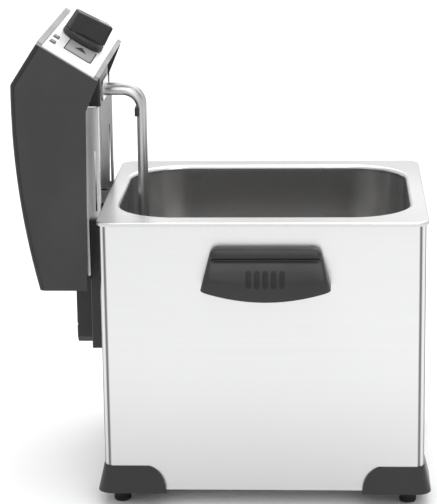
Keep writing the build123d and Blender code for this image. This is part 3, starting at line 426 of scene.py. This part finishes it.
def facing(origin, axis, turn=0.0):
    """Placement with its local Z along axis, turned about it by some degrees."""
    aimed = Vector(axis).to_track_quat("Z", "Y").to_matrix().to_4x4()
    return Matrix.Translation(origin) @ aimed @ Matrix.Rotation(radians(turn), 4, "Z")


def softened(cad_name, width, body, segments=2):
    """Copy of a CAD node whose sharp edges are rounded by width, as moulding or pressing leaves them."""
    source = frame["nodes"][cad_name]
    bm = bmesh.new()
    bm.from_mesh(source.data)
    bmesh.ops.remove_doubles(bm, verts=bm.verts, dist=weld_distance)
    bmesh.ops.dissolve_limit(
        bm, angle_limit=flat_angle, use_dissolve_boundaries=False, verts=bm.verts, edges=bm.edges
    )
    piece = piece_from(bm, f"{cad_name}_piece", slot_of[cad_name], body, cad_name)
    rounding = piece.modifiers.new("rounding", "BEVEL")
    rounding.width = width
    rounding.segments = segments
    rounding.limit_method = "ANGLE"
    rounding.angle_limit = bevel_angle
    rounding.harden_normals = True
    rounding.use_clamp_overlap = True


# ---------------------------------------------------------------- pieces that keep their CAD form
head_edges = {
    "head_shell": 0.6 * mm,
    "panel_bezel": 0.35 * mm,
    "control_panel": 0.25 * mm,
    "dial_plate": 0.12 * mm,
    "slide_carriage": 0.9 * mm,
    "slide_hook": 0.25 * mm,
    "head_front_plate": 0.25 * mm,
    "element_block": 0.6 * mm,
    "element_flange": 0.3 * mm,
}
for cad_name, width in head_edges.items():
    softened(cad_name, width, "head")

body_edges = {
    "guide_rail": 0.6 * mm,
    "corner_shoe_front_left": 0.8 * mm,
    "corner_shoe_front_right": 0.8 * mm,
    "corner_shoe_rear_left": 0.8 * mm,
    "corner_shoe_rear_right": 0.8 * mm,
}
for cad_name, width in body_edges.items():
    softened(cad_name, width, "body", 3)

# ---------------------------------------------------------------- carry handles
handle_end_height = 32.9 * mm       # from the top to the low corners
handle_top_share = 0.837            # half width at the top, as a share of that at the low corners
handle_corner = 5.0 * mm
handle_skin = 2.6 * mm
bar_radius = 7.2 * mm
bar_back = 5.5 * mm                 # from the wall to the middle of the bar
bar_flatness = 0.78                 # height of the bar's section as a share of its depth
bar_start = ((0.0, 2.6), (0.35, 1.7), (0.75, 0.4))      # (share of bar_back, mm down) behind the bar
groove = ((11.5, 8.4), (11.0, 9.0), (11.3, 9.7), (12.4, 10.3))      # (mm out, mm down) below the bar
flare_low = 24.5 * mm
flare_steps = 12
sag_start = 11.0 * mm               # rows below this depth hang lower in the middle
low_edge = ((0.0, 4.4), (0.3, 1.2), (0.8, 0.4), (1.8, 0.0))     # mm in from the reach and up from the end
across_shares = (0.92, 0.8, 0.64, 0.48, 0.32, 0.16, 0.0)
handle_boss_x = 30.0 * mm
boss_outline = ((2.0 * mm, 0), (4.4 * mm, 0), (4.5 * mm, 6 * mm), (0, 8 * mm))
boss_down = 11.5 * mm
rib_height = 0.8 * mm               # how far the ribs stand out in the CAD handle
rib_rise = 1.04 * mm                # crown of a rib over the skin, with its foot sunk a little
rib_sink = 0.15 * mm
rib_pitch = 6.8 * mm
rib_half = 2.2 * mm
rib_span = (15.0 * mm, 27.0 * mm)
rib_lean = Vector((0, 0.82, 0.57))  # the ribs rise outwards and up, square to the flare


def handle_profile(reach):
    """(out, down) of a handle's skin from the wall over the rolled bar and the groove to the low edge."""
    points = [(bar_back * share, down * mm) for share, down in bar_start]
    for degrees_round in range(0, 111, 10):
        turn = radians(degrees_round)
        points.append((bar_back + bar_radius * sin(turn), bar_flatness * bar_radius * (1 - cos(turn))))
    points += [(out * mm, down * mm) for out, down in groove]
    start_out, start_down = points[-1]
    for step in range(1, flare_steps + 1):
        share = step / flare_steps
        out = start_out + (reach - start_out) * sin(share * pi / 2) ** 0.9
        points.append((out, start_down + (flare_low - start_down) * share))
    points += [(reach - back * mm, handle_end_height - up * mm) for back, up in low_edge]
    return points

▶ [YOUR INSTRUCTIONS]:
Set down every line of the listing above again, exactly as given.

▶ [ANSWER BELOW]:
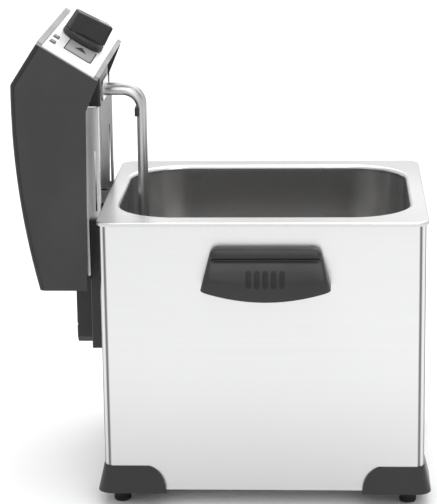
Keep writing the build123d and Blender code for this image. This is part 3, starting at line 426 of scene.py. This part finishes it.
def facing(origin, axis, turn=0.0):
    """Placement with its local Z along axis, turned about it by some degrees."""
    aimed = Vector(axis).to_track_quat("Z", "Y").to_matrix().to_4x4()
    return Matrix.Translation(origin) @ aimed @ Matrix.Rotation(radians(turn), 4, "Z")


def softened(cad_name, width, body, segments=2):
    """Copy of a CAD node whose sharp edges are rounded by width, as moulding or pressing leaves them."""
    source = frame["nodes"][cad_name]
    bm = bmesh.new()
    bm.from_mesh(source.data)
    bmesh.ops.remove_doubles(bm, verts=bm.verts, dist=weld_distance)
    bmesh.ops.dissolve_limit(
        bm, angle_limit=flat_angle, use_dissolve_boundaries=False, verts=bm.verts, edges=bm.edges
    )
    piece = piece_from(bm, f"{cad_name}_piece", slot_of[cad_name], body, cad_name)
    rounding = piece.modifiers.new("rounding", "BEVEL")
    rounding.width = width
    rounding.segments = segments
    rounding.limit_method = "ANGLE"
    rounding.angle_limit = bevel_angle
    rounding.harden_normals = True
    rounding.use_clamp_overlap = True


# ---------------------------------------------------------------- pieces that keep their CAD form
head_edges = {
    "head_shell": 0.6 * mm,
    "panel_bezel": 0.35 * mm,
    "control_panel": 0.25 * mm,
    "dial_plate": 0.12 * mm,
    "slide_carriage": 0.9 * mm,
    "slide_hook": 0.25 * mm,
    "head_front_plate": 0.25 * mm,
    "element_block": 0.6 * mm,
    "element_flange": 0.3 * mm,
}
for cad_name, width in head_edges.items():
    softened(cad_name, width, "head")

body_edges = {
    "guide_rail": 0.6 * mm,
    "corner_shoe_front_left": 0.8 * mm,
    "corner_shoe_front_right": 0.8 * mm,
    "corner_shoe_rear_left": 0.8 * mm,
    "corner_shoe_rear_right": 0.8 * mm,
}
for cad_name, width in body_edges.items():
    softened(cad_name, width, "body", 3)

# ---------------------------------------------------------------- carry handles
handle_end_height = 32.9 * mm       # from the top to the low corners
handle_top_share = 0.837            # half width at the top, as a share of that at the low corners
handle_corner = 5.0 * mm
handle_skin = 2.6 * mm
bar_radius = 7.2 * mm
bar_back = 5.5 * mm                 # from the wall to the middle of the bar
bar_flatness = 0.78                 # height of the bar's section as a share of its depth
bar_start = ((0.0, 2.6), (0.35, 1.7), (0.75, 0.4))      # (share of bar_back, mm down) behind the bar
groove = ((11.5, 8.4), (11.0, 9.0), (11.3, 9.7), (12.4, 10.3))      # (mm out, mm down) below the bar
flare_low = 24.5 * mm
flare_steps = 12
sag_start = 11.0 * mm               # rows below this depth hang lower in the middle
low_edge = ((0.0, 4.4), (0.3, 1.2), (0.8, 0.4), (1.8, 0.0))     # mm in from the reach and up from the end
across_shares = (0.92, 0.8, 0.64, 0.48, 0.32, 0.16, 0.0)
handle_boss_x = 30.0 * mm
boss_outline = ((2.0 * mm, 0), (4.4 * mm, 0), (4.5 * mm, 6 * mm), (0, 8 * mm))
boss_down = 11.5 * mm
rib_height = 0.8 * mm               # how far the ribs stand out in the CAD handle
rib_rise = 1.04 * mm                # crown of a rib over the skin, with its foot sunk a little
rib_sink = 0.15 * mm
rib_pitch = 6.8 * mm
rib_half = 2.2 * mm
rib_span = (15.0 * mm, 27.0 * mm)
rib_lean = Vector((0, 0.82, 0.57))  # the ribs rise outwards and up, square to the flare


def handle_profile(reach):
    """(out, down) of a handle's skin from the wall over the rolled bar and the groove to the low edge."""
    points = [(bar_back * share, down * mm) for share, down in bar_start]
    for degrees_round in range(0, 111, 10):
        turn = radians(degrees_round)
        points.append((bar_back + bar_radius * sin(turn), bar_flatness * bar_radius * (1 - cos(turn))))
    points += [(out * mm, down * mm) for out, down in groove]
    start_out, start_down = points[-1]
    for step in range(1, flare_steps + 1):
        share = step / flare_steps
        out = start_out + (reach - start_out) * sin(share * pi / 2) ** 0.9
        points.append((out, start_down + (flare_low - start_down) * share))
    points += [(reach - back * mm, handle_end_height - up * mm) for back, up in low_edge]
    return points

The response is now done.